Evolving Gold Corp. (CSE: EVG) is pleased to announce that it has completed an over-subscribed non-brokered private placement of 10,053,000 subscription receipts at a price of $0.50 per Receipt for gross proceeds of $5,026,500.00. Proceeds from the Financing are being held in escrow pending completion of the Company’s proposed acquisition of all of the outstanding share capital of Elephant Capital Corp., which was announced by the Company on October 29, 2021. Following completion of the Transaction, each Receipt will be automatically converted into one common share of the Company and one common share purchase warrant of the Company, with each warrant entitling the holder thereof to purchase one additional common share of the Company at a price of $1.25 per share until March 8, 2026.

 

Net proceeds of the Financing will be used for working capital and general corporate purposes of the Company upon completion of the Transaction.

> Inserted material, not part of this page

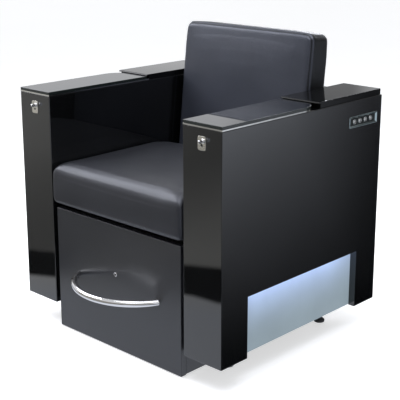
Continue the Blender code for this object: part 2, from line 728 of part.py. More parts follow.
def cable_gland():
    """Flanged gland through the rear panel, with an open bore for the mains cable."""
    inside = REAR_PANEL[0] - 0.008
    face = REAR_PANEL[1] + GAP
    profile = [(0.0035, inside), (GLAND_RADIUS, inside), (GLAND_RADIUS, face), (0.0125, face),
               (0.0125, face + 0.006), (0.0100, face + 0.009), (0.0090, face + 0.015),
               (0.0060, face + 0.0175), (0.0035, face + 0.0175)]
    centre = (GLAND_PLACE[0], 0.0, GLAND_PLACE[1])
    piece("cable_gland", lathe_mesh(profile, "Y", centre, 18), black_plastic("gland_plastic"),
          (centre[0], face, centre[2]), smooth=True)


# ---------------------------------------------------------------- foot bath drawer

def handle_bar(carriage):
    """Bow handle: a round bar on an arc in the level plane, cut off flush with the drawer front."""
    radius = (HANDLE_HALF ** 2 + HANDLE_SAGITTA ** 2) / (2 * HANDLE_SAGITTA)
    centre_y = -HANDLE_SAGITTA + radius
    sweep = math.degrees(math.asin(HANDLE_HALF / radius)) + 5.0
    steps = 26
    sides = 14
    bm = bmesh.new()
    rings = []
    for step in range(steps + 1):
        angle = math.radians(-90 - sweep + 2 * sweep * step / steps)
        outward = (math.cos(angle), math.sin(angle))
        ring = []
        for side in range(sides):
            turn = math.tau * side / sides
            reach = radius + HANDLE_RADIUS * math.cos(turn)
            ring.append(bm.verts.new((reach * outward[0], centre_y + reach * outward[1],
                                      HANDLE_Z + HANDLE_RADIUS * math.sin(turn))))
        rings.append(ring)
    skin_rings(bm, rings)
    handle = piece("handle_bar", bm, chrome("handle_chrome"), parent=carriage, smooth=True)
    cut(handle, box_mesh((-0.3, -GAP, HANDLE_Z - 0.1), (0.3, 0.2, HANDLE_Z + 0.1)), carriage)


def drawer_lock(carriage):
    """Lock cylinder with a turned head and a short cam behind the drawer front."""
    hinge = joint_empty("drawer_lock_axis", (0.0, 0.0, DRAWER_LOCK_Z))
    hinge.parent = carriage
    rear = FRONT_THICK + 0.006
    profile = [(0.0, -0.0036), (DRAWER_LOCK_RADIUS - 0.001, -0.0036), (DRAWER_LOCK_RADIUS, -0.0026),
               (DRAWER_LOCK_RADIUS, -GAP), (0.0050, -GAP), (0.0050, rear), (0.0, rear)]
    bm = lathe_mesh(profile, "Y", segments=24)
    lock = piece("drawer_lock", bm, chrome("lock_chrome"), parent=hinge, smooth=True)
    cam = arc((0.026, 0.0), 0.0055, -90, 90, 6) + arc((0.0, 0.0), 0.0055, 90, 270, 6)
    add(lock, prism_mesh(cam, "Y", rear - 0.004, rear - 0.001), hinge)


def foot_basin(carriage):
    """Moulded tub: flange on the drawer sides, drafted walls, rounded floor with foot ribs and a divider."""
    outer = ((-FRONT_HALF + 0.0005, FRONT_THICK + 0.0007), (FRONT_HALF - 0.0005, BASIN_REAR - FRONT_Y))
    rim = ((-0.234, 0.044), (0.234, 0.400))
    depth = BASIN_RIM - BASIN_FLOOR
    wall = BASIN_WALL
    flange = 0.005

    def inset(rectangle, amount):
        (x0, y0), (x1, y1) = rectangle
        return (x0 + amount, y0 + amount), (x1 - amount, y1 - amount)

    # (inset from the rim opening, depth below the rim, corner radius) down the inside of the tub
    inside = [(-0.006, 0.0, 0.066), (-0.0015, 0.0015, 0.062), (0.001, 0.006, 0.060), (0.010, 0.090, 0.058),
              (0.019, depth - 0.035, 0.056), (0.026, depth - 0.014, 0.052), (0.038, depth - 0.004, 0.044),
              (0.056, depth, 0.034)]
    bm = bmesh.new()

    def ring(rectangle, height, radius):
        points = rounded_rectangle(*rectangle, radius, 4)
        return [bm.verts.new((x, y, height)) for x, y in points]

    rings = []
    for amount, down, radius in reversed(inside[2:]):
        lower = wall if amount > 0.03 else wall * 0.5
        rings.append(ring(inset(rim, amount - wall), BASIN_RIM - down - lower, radius + wall))
    rings.append(ring(inset(rim, -wall - 0.001), BASIN_RIM - flange, 0.066))
    rings.append(ring(outer, BASIN_RIM - flange, 0.010))
    rings.append(ring(outer, BASIN_RIM - 0.001, 0.010))
    rings.append(ring(inset(outer, 0.001), BASIN_RIM, 0.009))
    for amount, down, radius in inside:
        rings.append(ring(inset(rim, amount), BASIN_RIM - down, radius))
    skin_rings(bm, rings)
    basin = piece("foot_basin", bm, white_acrylic("basin_acrylic"), parent=carriage, smooth=True)
    for mesh in basin_ribs():
        add(basin, mesh, carriage)
    drain_hole = rod_mesh("Z", (0.0, DRAIN_Y - FRONT_Y), 0.0185, BASIN_FLOOR - 0.02, BASIN_FLOOR + 0.02)
    cut(basin, drain_hole, carriage)


def basin_ribs():
    """Half-round ribs under each foot and the divider between the feet, sunk a little into the floor."""
    meshes = []
    for side in (-1, 1):
        for number in range(4):
            y = 0.108 + 0.048 * number
            section = arc((y, BASIN_FLOOR), 0.007, 0, 180, 6)
            section += [(y - 0.007, BASIN_FLOOR - 0.002), (y + 0.007, BASIN_FLOOR - 0.002)]
            xs = sorted((side * 0.045, side * 0.145))
            meshes.append(prism_mesh(section, "X", *xs))
    crest = arc((0.0, BASIN_FLOOR + 0.022), 0.008, 0, 180, 6)
    crest += [(-0.014, BASIN_FLOOR - 0.002), (0.014, BASIN_FLOOR - 0.002)]
    meshes.append(prism_mesh(crest, "Y", 0.102, 0.262))
    return meshes


def basin_drain(carriage):
    """Strainer flange on the basin floor, with a tail through it."""
    top = BASIN_FLOOR + 0.0025
    seat = BASIN_FLOOR + GAP
    profile = [(0.0, top - 0.002), (0.016, top - 0.002), (0.018, top), (DRAIN_RADIUS - 0.001, top),
               (DRAIN_RADIUS, seat), (0.0178, seat), (0.0178, 0.100), (0.0150, 0.098), (0.0150, 0.084),
               (0.0125, 0.084), (0.0125, top - 0.004), (0.0, top - 0.004)]
    centre = (0.0, DRAIN_Y - FRONT_Y, 0.0)
    bm = lathe_mesh(profile, "Z", centre, 20)
    drain = piece("basin_drain", bm, chrome("drain_chrome"), parent=carriage, smooth=True)
    for number in range(6):
        angle = math.tau * number / 6
        place = (0.0075 * math.cos(angle), centre[1] + 0.0075 * math.sin(angle))
        cut(drain, rod_mesh("Z", place, 0.0023, top - 0.010, top + 0.01, 8), carriage)


def whirl_pump(carriage):
    """Pump behind the basin: motor can, volute with inlet and outlet, and a foot on the drawer floor."""
    y = 0.160 - FRONT_Y
    z = FLOOR_Z[1] + 0.052
    profile = [(0.0, -0.110), (0.026, -0.110), (0.033, -0.104), (0.033, 0.005), (0.042, 0.010),
               (0.042, 0.036), (0.036, 0.042), (0.014, 0.042), (0.014, 0.068), (0.0, 0.068)]
    pump = piece("whirl_pump", lathe_mesh(profile, "X", (0.0, y, z), 24), black_plastic("pump_plastic"),
                 parent=carriage, smooth=True)
    add(pump, rod_mesh("Z", (0.0235, y + 0.0205), 0.012, z - 0.0032, z + 0.070, 20), carriage)
    foot = box_mesh((-0.090, y - 0.034, FLOOR_Z[1] + GAP), (0.000, y + 0.034, FLOOR_Z[1] + 0.006))
    add(pump, foot, carriage)
    add(pump, box_mesh((-0.080, y - 0.012, FLOOR_Z[1] + 0.003), (-0.010, y + 0.012, z - 0.0043)), carriage)


def castor(side, label, carriage):
    """Fixed castor under the drawer floor: a folded fork with its axle pin, and a wheel on the pin."""
    x = side * CASTOR_X
    y = CASTOR_Y - FRONT_Y
    top = FLOOR_Z[0] - GAP
    ear = WHEEL_HALF + 0.0012
    sheet = 0.0025
    hinge = joint_empty(f"castor_{label}_axle", (x, y, AXLE_Z))
    hinge.parent = carriage
    plate = box_mesh((-0.022, -0.026, top - AXLE_Z - sheet), (0.022, 0.026, top - AXLE_Z))
    fork = piece(f"castor_fork_{label}", plate, zinc_steel(f"fork_steel_{label}"), parent=hinge)
    outline = arc((0.0, 0.0), 0.009, 180, 360, 8)
    outline += [(0.020, top - AXLE_Z - 0.001), (-0.020, top - AXLE_Z - 0.001)]
    for sign in (-1, 1):
        start, end = sorted((sign * ear, sign * (ear + sheet)))
        add(fork, prism_mesh(outline, "X", start, end), hinge)
    add(fork, rod_mesh("X", (0.0, 0.0), AXLE_RADIUS, -ear - sheet - 0.002, ear + sheet + 0.002, 20), hinge)
    bore = AXLE_RADIUS + AXLE_CLEARANCE
    face = [(0.009, WHEEL_HALF), (0.010, 0.006), (0.016, 0.006), (0.017, 0.0085),
            (WHEEL_RADIUS - 0.002, 0.0085), (WHEEL_RADIUS, 0.006)]
    other_face = [(radius, -x) for radius, x in face]
    profile = [(bore, -WHEEL_HALF), *other_face, *reversed(face), (bore, WHEEL_HALF)]
    bm = lathe_mesh(profile, "X", segments=20)
    piece(f"castor_wheel_{label}", bm, grey_rubber(f"wheel_rubber_{label}"), parent=hinge, smooth=True)


def channel(web, lip, half, sheet):
    """Section of a C channel: x of its web and lip, and half its height about the slide's middle."""
    inward = math.copysign(sheet, lip - web)
    return [(web, SLIDE_Z - half), (lip, SLIDE_Z - half), (lip, SLIDE_Z - half + sheet),
            (web + inward, SLIDE_Z - half + sheet), (web + inward, SLIDE_Z + half - sheet),
            (lip, SLIDE_Z + half - sheet), (lip, SLIDE_Z + half), (web, SLIDE_Z + half)]


def telescopic_slide(side, label, carriage):
    """Three nested channels: on the arm, between, and on the drawer side."""
    arm_face = ARM_INNER - GAP
    drawer_face = FRONT_HALF
    middle_web = arm_face - SLIDE_SHEET - 0.0005
    sections = {
        "outer": channel(arm_face, drawer_face + 0.0012, 0.0225, SLIDE_SHEET),
        "middle": channel(middle_web, drawer_face + 0.0009, 0.0207, SLIDE_SHEET),
        "inner": channel(drawer_face, middle_web - SLIDE_SHEET - 0.0005, 0.0189, SLIDE_SHEET),
    }
    for member, section in sections.items():
        outline = [(side * x, z) for x, z in section]
        start, end = SLIDE_Y
        parent = None
        if member == "middle":
            parent = joint_empty(f"slide_middle_{label}_axis", (side * ARM_INNER, SLIDE_Y[0], SLIDE_Z))
        if member == "inner":
            parent = carriage
        shift = parent.location if parent else (0.0, 0.0, 0.0)
        outline = [(x - shift[0], z - shift[2]) for x, z in outline]
        bm = prism_mesh(outline, "Y", start - shift[1], end - shift[1])
        piece(f"slide_{member}_{label}", bm, zinc_steel(f"slide_steel_{member}_{label}"), parent=parent)


def build_drawer():
    carriage = joint_empty("drawer_carriage", (0.0, FRONT_Y, 0.0))
    rear = DRAWER_REAR - FRONT_Y
    behind = FRONT_THICK + GAP
    side_outer = FRONT_HALF - GAP
    side_inner = side_outer - SIDE_THICK
    front = block("drawer_front", (-FRONT_HALF, 0.0, FRONT_Z[0]), (FRONT_HALF, FRONT_THICK, FRONT_Z[1]),
                  black_lacquer("drawer_lacquer"), carriage, EDGE_ROUND)
    cut(front, rod_mesh("Y", (0.0, DRAWER_LOCK_Z), 0.0053, -0.01, FRONT_THICK + 0.01), carriage)
    for side, label in ((-1, "left"), (1, "right")):
        xs = sorted((side * side_inner, side * side_outer))
        block(f"drawer_side_{label}", (xs[0], behind, SIDE_Z[0]), (xs[1], rear, SIDE_Z[1]),
              black_lacquer(f"side_lacquer_{label}"), carriage)
        castor(side, label, carriage)
        telescopic_slide(side, label, carriage)
    inner = side_inner - GAP
    block("drawer_floor", (-inner, behind, FLOOR_Z[0]), (inner, rear - SIDE_THICK - GAP, FLOOR_Z[1]),
          black_board("drawer_floor_board"), carriage)
    block("drawer_back", (-inner, rear - SIDE_THICK, FLOOR_Z[0]), (inner, rear, SIDE_Z[1]),
          black_board("drawer_back_board"), carriage)
    handle_bar(carriage)
    drawer_lock(carriage)
    foot_basin(carriage)
    basin_drain(carriage)
    whirl_pump(carriage)


# ---------------------------------------------------------------- the chair

def build_chair():
    clear_scene()
    build_arm(-1, "left")
    right_shell = build_arm(1, "right")
    control_panel(right_shell)
    build_seat_unit()
    build_drawer()


build_chair()
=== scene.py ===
# Looks of a pedicure spa chair: lacquered arms with swivelling glass tops, leather cushions and a
# drawer with a foot basin. Metres, +Z up, the sitter faces -Y, right is +X.
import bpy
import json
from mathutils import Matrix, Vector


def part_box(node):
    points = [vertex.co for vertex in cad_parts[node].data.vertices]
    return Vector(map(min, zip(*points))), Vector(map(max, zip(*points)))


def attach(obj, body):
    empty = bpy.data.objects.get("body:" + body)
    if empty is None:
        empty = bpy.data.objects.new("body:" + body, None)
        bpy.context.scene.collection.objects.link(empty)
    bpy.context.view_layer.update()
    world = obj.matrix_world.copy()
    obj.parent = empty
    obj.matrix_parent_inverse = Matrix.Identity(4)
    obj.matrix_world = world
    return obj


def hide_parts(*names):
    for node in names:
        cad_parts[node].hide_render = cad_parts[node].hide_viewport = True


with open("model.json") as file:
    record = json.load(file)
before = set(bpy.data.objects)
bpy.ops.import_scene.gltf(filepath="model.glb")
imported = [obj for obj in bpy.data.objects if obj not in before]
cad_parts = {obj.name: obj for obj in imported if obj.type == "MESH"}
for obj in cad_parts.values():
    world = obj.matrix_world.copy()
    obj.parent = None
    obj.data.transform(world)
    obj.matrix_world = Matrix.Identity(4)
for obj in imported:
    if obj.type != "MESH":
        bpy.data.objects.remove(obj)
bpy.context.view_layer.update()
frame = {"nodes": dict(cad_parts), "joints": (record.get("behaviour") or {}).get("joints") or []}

import json
import math

import bmesh
import bpy
import numpy as np
from mathutils import Matrix, Vector
from mathutils.bvhtree import BVHTree
from mathutils.kdtree import KDTree

NODES = frame["nodes"]
JOINTS = {joint["name"]: joint for joint in frame["joints"]}
SIDES = ((-1, "left"), (1, "right"))
PIVOT = (0.350, 0.0375)     # post of the right arm's swivel top, in plan
SWING_RADIUS = 0.070        # half the arm's width
FRONT_Y = -0.301            # face of the drawer front


# ---------------------------------------------------------------- materials

EVEN = (1.0, 1.0, 1.0)      # no stretch


def srgb(*values):
    """Linear colour from 8-bit display values."""
    linear = []
    for value in values:
        share = value / 255
        linear.append(share / 12.92 if share <= 0.04045 else ((share + 0.055) / 1.055) ** 2.4)
    return (*linear, 1.0)


def shade(colour, factor):
    """A colour made darker or brighter."""
    return (*(value * factor for value in colour[:3]), 1.0)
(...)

All securities issued in connection with the Financing are subject to a statutory hold period expiring on July 9, 2022.

 

In connection with completion of the Transaction and the conversion of the Receipts, the Company will issue 100,530 common shares to Winchester Advisory Ltd., and 100,530 to Fiore Management and Advisory Corp., an arms’-length third parties, for administrative services rendered in connection with the Financing.

 

The company will also pay an aggregate finders’ fee of $175,000 cash and issue an aggregate of 350,000 common share purchase warrants to certain arms’-length third parties who assisted in introducing the parties to the Financing. Each Broker Warrant entitles the holder to purchase one common share at a price of $1.25 until March 7, 2026.

 

Completion of the Transaction remains subject to several conditions, including the completion of satisfactory due diligence, the negotiation and finalization of definitive documentation, receipt of any required regulatory and third-party consents, approval of the Canadian Securities Exchange, and the satisfaction of other customary closing conditions. Trading in the Company’s common shares is currently halted, and it is anticipated that trading will remain halted until completion of the Transaction.